5.1 The writeback globals
Global (wrapper_api.o:.bss) | Offset | Type | Role |
|---|---|---|---|
_GLOBAL__N_1::retval | 0x80c | pointer to result tensor | The published result. |
_GLOBAL__N_1::get_dst_tensor_called | 0x808 | bool | Latches whether the kernel asked for the destination tensor. |
_GLOBAL__N_1::arg_parser | 0x608 | ArgParser | The argument cursor (Part 2). |
5.2 customop_return_tensor (publish)
_Z22customop_return_tensorRN2at6TensorE (wrapper_api.o:0x47c) takes a
reference to an at::Tensor, marks get_dst_tensor_called (.bss 0x808),
loads retval (.bss 0x80c), and writes the result tensor fields back through
it (l32i [a6+0/+4/+8/+12/+16/+20/+24/+28] — the tensor handle/storage block).

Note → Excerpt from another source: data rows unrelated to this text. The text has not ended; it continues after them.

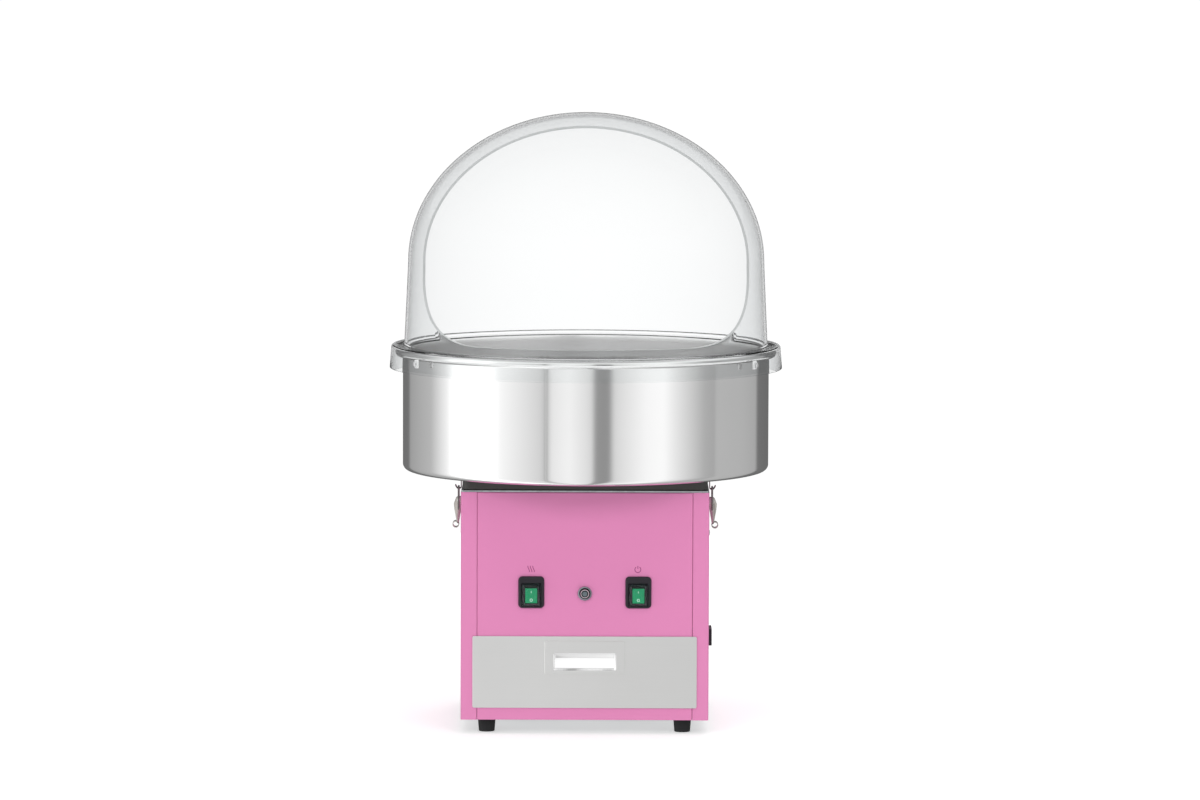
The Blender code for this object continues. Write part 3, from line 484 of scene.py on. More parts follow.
def rubbed_corner():
    """Wear where two upright sides meet: grows as |x| and |y| both near the half width."""
    group, given, result = new_group("rubbed_corner", {"Half": 0.167, "Band": 0.002})
    if given:
        x, y, _ = split_vector(group, given)
        near = math_node(group, "MINIMUM", math_node(group, "ABSOLUTE", x),
                         math_node(group, "ABSOLUTE", y))
        band = rubbed_band(group, given, near, "Half")
        grit = noise_node(group, given.outputs["Vector"], 260.0, 4.0, 0.7)
        broken = math_node(group, "MULTIPLY_ADD", grit, 3.0, -1.2, clamp=True)
        group.links.new(math_node(group, "MULTIPLY", band, broken), result.inputs["Mark"])
    return group


def rubbed_rim():
    """Wear round a rim: grows as the distance from the axis nears the rim's radius."""
    group, given, result = new_group("rubbed_rim", {"Radius": 0.260, "Band": 0.004})
    if given:
        x, y, _ = split_vector(group, given)
        band = rubbed_band(group, given, distance_out(group, x, y), "Radius")
        grit = noise_node(group, given.outputs["Vector"], 200.0, 4.0, 0.7)
        group.links.new(math_node(group, "MULTIPLY", band, grit), result.inputs["Mark"])
    return group


def mix_colour(tree, factor, first, second):
    """A colour Mix node of sockets or plain colours; gives back its result."""
    node = tree.nodes.new("ShaderNodeMix")
    node.data_type = "RGBA"
    tree.links.new(factor, node.inputs["Factor"])
    for label, value in (("A", first), ("B", second)):
        if isinstance(value, bpy.types.NodeSocket):
            tree.links.new(value, node.inputs[label])
        else:
            node.inputs[label].default_value = (*value, 1.0)
    return node.outputs["Result"]


def group_mark(tree, group, vector, values):
    """A group's Mark at a vector, with these values put in."""
    node = tree.nodes.new("ShaderNodeGroup")
    node.node_tree = group
    tree.links.new(vector, node.inputs["Vector"])
    for label, value in values.items():
        node.inputs[label].default_value = value
    return node.outputs["Mark"]


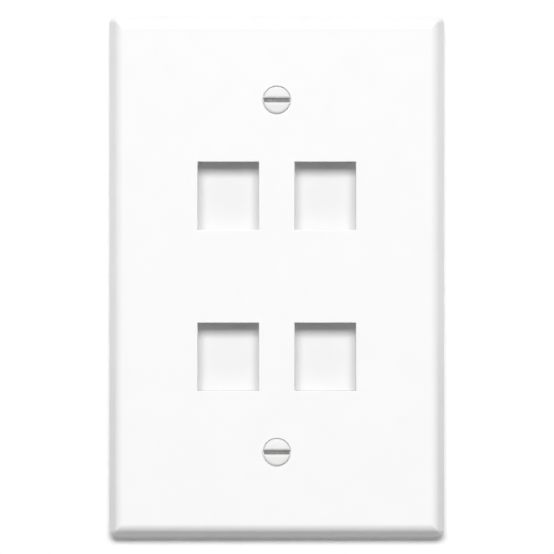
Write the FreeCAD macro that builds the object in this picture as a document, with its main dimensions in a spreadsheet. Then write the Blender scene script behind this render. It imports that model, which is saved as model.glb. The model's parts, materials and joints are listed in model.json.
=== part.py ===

(HIGH / OBSERVED: relocs at 0x47f→.bss+0x808, 0x48b→.bss+0x80c.)
5.3 get_dst_tensor (request the destination)
_Z14get_dst_tensorv (wrapper_api.o:0x528) sets get_dst_tensor_called = 1
(s8i a5, .bss+0x808 with a5 = 1 @ 0x539/0x53b) and returns the runtime's
pre-allocated destination tensor (read from retval, .bss 0x80c). A kernel
that writes in place into the host-provided output tensor calls this instead of
allocating its own. (HIGH / OBSERVED.)
5.4 customop_cleanup — flush + fence
_Z16customop_cleanupv (wrapper_api.o:0x5d4) is the last call the wrapper
makes. It is exactly:
5d4: entry a1,32
5d7: const16 a2, fsync ; movi a10, 2
5e9: callx8 a2 ; fsync(2)
5ec: movi.n a10, 1
5ee: callx8 a2 ; fsync(1)
5f1: memw ; memory-write barrier
5fa: retw.n
i.e. fsync(2); fsync(1); memw; — flush descriptor channels 2 then 1, then
a memw barrier so all stores are globally visible before the op is reported
complete. (HIGH / OBSERVED.)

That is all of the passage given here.